Waverley is a mansion, formerly a plantation house and now a historic house museum, in Clay County, Mississippi, ten miles east of West Point. Built in the 1838, it is architecturally unique among Mississippi's antebellum mansions for its enormous octagonal cupola. It was declared a National Historic Landmark in 1973.
Waverley is located roughly midway between West Point and Columbus, on the northeast side of Waverley Road south of Mississippi Highway 50. It is set overlooking the Tombigbee River on a small portion of the original plantation land. The main house is a basically H-shaped two story structure, with a hip roof from which an oversized octagonal cupola rises another two stories. The building's Greek Revival features include corner pilasters and a dentillated cornice. The interior is richly decorated, with four rooms on each level opening into a central octagonal space. Hanging from the center of the cupola is the original gas-fired chandelier.

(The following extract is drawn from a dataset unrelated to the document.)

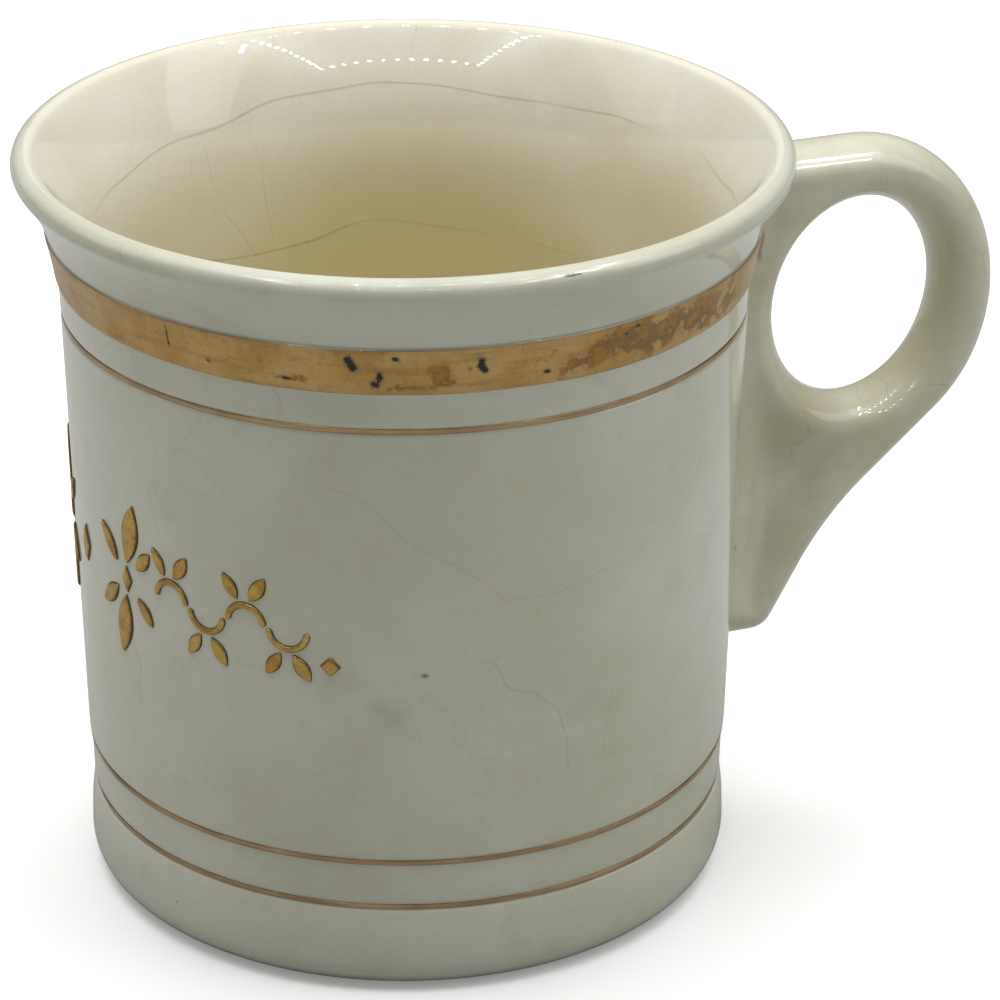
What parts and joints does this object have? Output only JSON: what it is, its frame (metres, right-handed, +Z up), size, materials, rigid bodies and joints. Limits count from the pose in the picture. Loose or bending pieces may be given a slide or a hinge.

The antebellum home was originally owned by George Hampton Young, a colonel from Georgia. Young named the home after Sir Walter Scott's novel Waverley. From its accepted date of completion in 1852, the Waverley Plantation was a self-sustaining community, complete with gardens, orchards and livestock. It maintained a brick kiln, cotton gin, ice house and swimming pool with a bathhouse. Gas for the chandeliers was produced by burning pine knots in a retort. In later years, Waverley had its own lumber mill, leather tannery and hat manufacturing operation. It is believed that the first American-made saddle blankets were produced at Waverley and the first fox hunt association was formed in the mansion's library in 1893. The mansion fell into disrepair following the end of the Young family line in 1913, but was restored by the Robert Snow family beginning in 1962.The house is open for tours Sunday - 1 pm - 5pm; Tuesday - Saturday - 9 am - 5 pm.